I am now going to go for supervised visitation because I know him and he will push for visitation. Well, won’t he be surprised!!!
AKABob, Mine pulled the same thing for a long time. Insisting on hugging me in front of our son, trying to get me to do just about anything “for the sake of our son”. It was his favorite game; his way to get what he wanted. You’re right, it’s just a game. As long as WE know that, they can’t play it!
Quantum,
It will end, honey. Promise! I had some bad days and wondered the same thing, but I truly believe what we deal with today will help us heal tomorrow(Thank you, Kathleen!)
Good topic! Hugs to all!
Cat
I try not to “give” at all. I have it in my mind that if I concede on something, I’ll get something in return. Sometimes you just have to to get something you really want or need in return. The reality is nothing changes. Giving in to something just opens the door, you give an inch and they’ll keep taking. Try not to set precedents, they’ll use precedents over and over. My wife reminds me all the time, don’t be nice, don’t give, she’ll just take advantage and you’ll get nothing in return (unless they benefit).
When I stated you must give to get, I’m not suggesting negotiations with a Sociopath. You’ll NEVER win. The thing is, they’ll settle for nothing less then you giving up something, directly or most likely indirectly.
The point being, if you confront, you WILL give up some inner peace…the degree of which depends upon you and the tactic they use to upset you.

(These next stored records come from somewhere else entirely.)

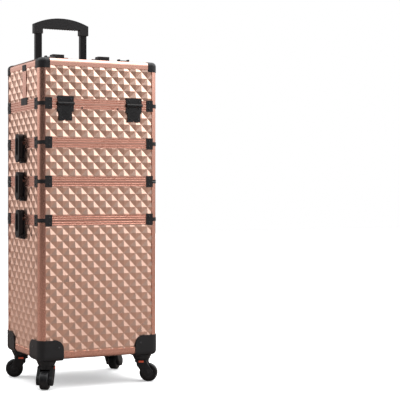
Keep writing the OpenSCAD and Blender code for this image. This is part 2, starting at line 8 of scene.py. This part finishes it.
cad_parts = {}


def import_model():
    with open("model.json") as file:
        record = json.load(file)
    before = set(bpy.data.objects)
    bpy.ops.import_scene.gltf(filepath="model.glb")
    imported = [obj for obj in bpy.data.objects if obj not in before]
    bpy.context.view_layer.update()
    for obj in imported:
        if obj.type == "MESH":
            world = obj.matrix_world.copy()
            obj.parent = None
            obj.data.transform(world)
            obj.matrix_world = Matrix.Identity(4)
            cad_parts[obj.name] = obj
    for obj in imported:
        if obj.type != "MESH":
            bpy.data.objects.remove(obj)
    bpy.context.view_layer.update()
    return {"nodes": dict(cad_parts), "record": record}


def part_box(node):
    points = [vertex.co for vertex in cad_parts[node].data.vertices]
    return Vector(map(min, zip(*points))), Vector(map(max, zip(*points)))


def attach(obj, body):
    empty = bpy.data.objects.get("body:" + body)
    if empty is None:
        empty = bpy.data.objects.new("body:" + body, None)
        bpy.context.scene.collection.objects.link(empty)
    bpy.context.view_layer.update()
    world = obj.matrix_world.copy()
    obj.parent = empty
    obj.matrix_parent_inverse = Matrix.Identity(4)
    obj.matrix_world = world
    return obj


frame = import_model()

NODES = frame["nodes"]
MM = 0.001
POST = 18 * MM           # radius of the corner posts
EDGE = 20 * MM           # height of the rounded edge rails
DIAMOND = 18.3 * MM      # half the diagonal of an embossed pyramid
CLIP = 7.75 * MM         # from the edge of a corner clip to its rivet
RIVET_IN = 28 * MM       # from the case's corner to that rivet
HINGE_X = 103 * MM       # from the middle to a lid hinge
CASE_Y = sum(v[1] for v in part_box("trolley_frame")) / 2     # the case's centre, front to back
VIEW_TURN = math.radians(23)                                # how far left of the front the camera stands
VIEW = Vector((math.sin(VIEW_TURN), math.cos(VIEW_TURN), 0))


def joint(name):
    return next(j for j in frame["record"]["behaviour"]["joints"] if j["name"] == name)


# ---------- materials ----------

def material(name, color, rough, metal=0.0, grain=900.0, bump=0.0, vary=0.0, shine=0.5,
             stretch=(1, 1, 1)):
    """A surface whose colour, roughness and height vary with noise."""
    m = bpy.data.materials.new(name)
    m.use_nodes = True
    nt = m.node_tree
    b = nt.nodes["Principled BSDF"]
    b.inputs["Metallic"].default_value = metal
    b.inputs["Specular IOR Level"].default_value = shine
    tc = nt.nodes.new("ShaderNodeTexCoord")
    mp = nt.nodes.new("ShaderNodeMapping")
    mp.inputs["Scale"].default_value = stretch
    nt.links.new(tc.outputs["Object"], mp.inputs["Vector"])
    fine = nt.nodes.new("ShaderNodeTexNoise")
    fine.inputs["Scale"].default_value = grain
    broad = nt.nodes.new("ShaderNodeTexNoise")
    broad.inputs["Scale"].default_value = 22.0
    for n in (fine, broad):
        nt.links.new(mp.outputs["Vector"], n.inputs["Vector"])
    ramp = nt.nodes.new("ShaderNodeMapRange")
    ramp.inputs["To Min"].default_value = max(0.02, rough - 0.07)
    ramp.inputs["To Max"].default_value = rough + 0.07
    nt.links.new(broad.outputs["Fac"], ramp.inputs["Value"])
    nt.links.new(ramp.outputs["Result"], b.inputs["Roughness"])
    mix = nt.nodes.new("ShaderNodeMix")
    mix.data_type = "RGBA"
    mix.inputs["A"].default_value = (*[c * (1 - vary) for c in color], 1)
    mix.inputs["B"].default_value = (*[min(1, c * (1 + vary)) for c in color], 1)
    nt.links.new(broad.outputs["Fac"], mix.inputs["Factor"])
    nt.links.new(mix.outputs["Result"], b.inputs["Base Color"])
    if bump:
        bp = nt.nodes.new("ShaderNodeBump")
        bp.inputs["Strength"].default_value = bump
        bp.inputs["Distance"].default_value = 0.0003
        nt.links.new(fine.outputs["Fac"], bp.inputs["Height"])
        nt.links.new(bp.outputs["Normal"], b.inputs["Normal"])
    return m


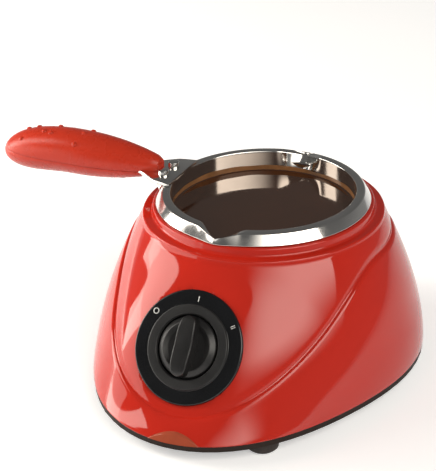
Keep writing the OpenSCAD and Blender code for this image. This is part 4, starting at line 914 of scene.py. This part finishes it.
def softbox(name, turn, rise, far, size, level, soft_side=0.0, soft_low=0.0, lean=0.0, upright=False,
            gloss=True):
    """A rectangular soft lamp; level is the brightness of its face, white being one.

    It looks at the object, or straight ahead where upright; soft_side and soft_low are the shares of its
    width and height over which it fades in, and lean turns it about its own middle."""
    aim = Vector((0, 0, 0.05))
    data = bpy.data.lights.new(name, "AREA")
    data.shape = "RECTANGLE"
    data.size, data.size_y = size
    data.energy = level * PI * size[0] * size[1]
    data.color = LAMP_TINT
    obj = bpy.data.objects.new(name, data)
    bpy.context.scene.collection.objects.link(obj)
    obj.location = aim + toward(turn, rise, far)
    if upright:
        aim.z = obj.location.z
    obj.rotation_mode = "QUATERNION"
    look = (aim - obj.location).to_track_quat("-Z", "Y")
    obj.rotation_quaternion = look @ Quaternion((0, 0, 1), -math.radians(lean))
    obj.visible_camera = False
    obj.visible_glossy = gloss
    fades = [(Vector((1, 0, 0)), size[0], soft_side), (Vector((0, 1, 0)), size[1], soft_low)]
    fades = [(obj.rotation_quaternion @ way, span, share) for way, span, share in fades if share]
    if fades:
        data.use_nodes = True
        lamp = data.node_tree
        lamp.nodes.clear()
        emit = node(lamp, "ShaderNodeEmission")
        done = node(lamp, "ShaderNodeOutputLight")
        spot = node(lamp, "ShaderNodeNewGeometry")
        strength = None
        for way, span, share in fades:
            dot = node(lamp, "ShaderNodeVectorMath", operation="DOT_PRODUCT")
            dot.inputs[1].default_value = way
            lamp.links.new(spot.outputs["Position"], dot.inputs[0])
            ramp = node(lamp, "ShaderNodeMapRange", interpolation_type="SMOOTHSTEP")
            start = obj.location.dot(way) - 0.5 * span
            ramp.inputs["From Min"].default_value = start
            ramp.inputs["From Max"].default_value = start + share * span
            lamp.links.new(dot.outputs["Value"], ramp.inputs["Value"])
            if strength is None:
                strength = ramp.outputs["Result"]
            else:
                product = node(lamp, "ShaderNodeMath", operation="MULTIPLY")
                lamp.links.new(strength, product.inputs[0])
                lamp.links.new(ramp.outputs["Result"], product.inputs[1])
                strength = product.outputs[0]
        lamp.links.new(strength, emit.inputs["Strength"])
        lamp.links.new(emit.outputs[0], done.inputs[0])


softbox("box_left", -76, 23, 1.1, (0.31, 1.05), 5.0, lean=28)
softbox("panel_low", -62, 8, 1.1, (1.08, 0.38), 2.1, upright=True)
softbox("box_right", 47.5, 42, 1.35, (1.66, 1.30), 4.8, soft_side=0.62, soft_low=0.28, upright=True)
softbox("key_plain", -86, 16, 1.2, (0.6, 0.6), 10.0, gloss=False)

# Camera, fitted to the photograph: where it stands, where it looks from there, its roll and its lens.
CAM_TURN, CAM_RISE, CAM_FAR, CAM_AIM_Z = 24.954, 28.295, 800.0, 40.0
AIM_TURN, AIM_RISE, CAM_ROLL = 1.969, -1.617, -1.96
FOCAL_PX, PHOTO_PX, SENSOR = 1497.192, 471.0, 36.0


def camera_axes(turn, rise):
    """Which ways a camera at a turn and a rise has as forward, right and up."""
    a, e = math.radians(turn), math.radians(rise)
    f = Vector((-math.sin(a) * math.cos(e), math.cos(a) * math.cos(e), -math.sin(e)))
    r = Vector((math.cos(a), math.sin(a), 0))
    return f, r, r.cross(f)


eye = Vector((0, 0, CAM_AIM_Z)) - CAM_FAR * camera_axes(CAM_TURN, CAM_RISE)[0]
f, r, u = camera_axes(CAM_TURN + AIM_TURN, CAM_RISE + AIM_RISE)
roll = math.radians(CAM_ROLL)
r2 = r * math.cos(roll) + u * math.sin(roll)
u2 = u * math.cos(roll) - r * math.sin(roll)
cam_data = bpy.data.cameras.new("camera")
cam_data.sensor_width = SENSOR
cam_data.lens = SENSOR * FOCAL_PX / PHOTO_PX
cam_data.clip_start, cam_data.clip_end = 0.02, 50
cam = bpy.data.objects.new("camera", cam_data)
bpy.context.scene.collection.objects.link(cam)
cam.matrix_world = Matrix(((r2.x, u2.x, -f.x, eye.x * MM), (r2.y, u2.y, -f.y, eye.y * MM),
                           (r2.z, u2.z, -f.z, eye.z * MM), (0, 0, 0, 1)))
bpy.context.scene.camera = cam
bpy.context.scene.view_settings.view_transform = "Standard"

# Brings the scene's placements up to date.
bpy.context.view_layer.update()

Unfortunately, when they have contact with the children, they have access to mess with that which you cherish most.
I agree with AKA Bob’s advice ”“ “except when he is present, all communication in writing. When he is present, keep a game face on, don’t look angry or perturbed, they feed on that. Ignore as much as possible, and limit any dialogue. Otherwise, stick to the No Contact rule. ”
If you can get away with THAT much without some form of aggressive or passive aggressive counter from your S, consider yourself fortunate!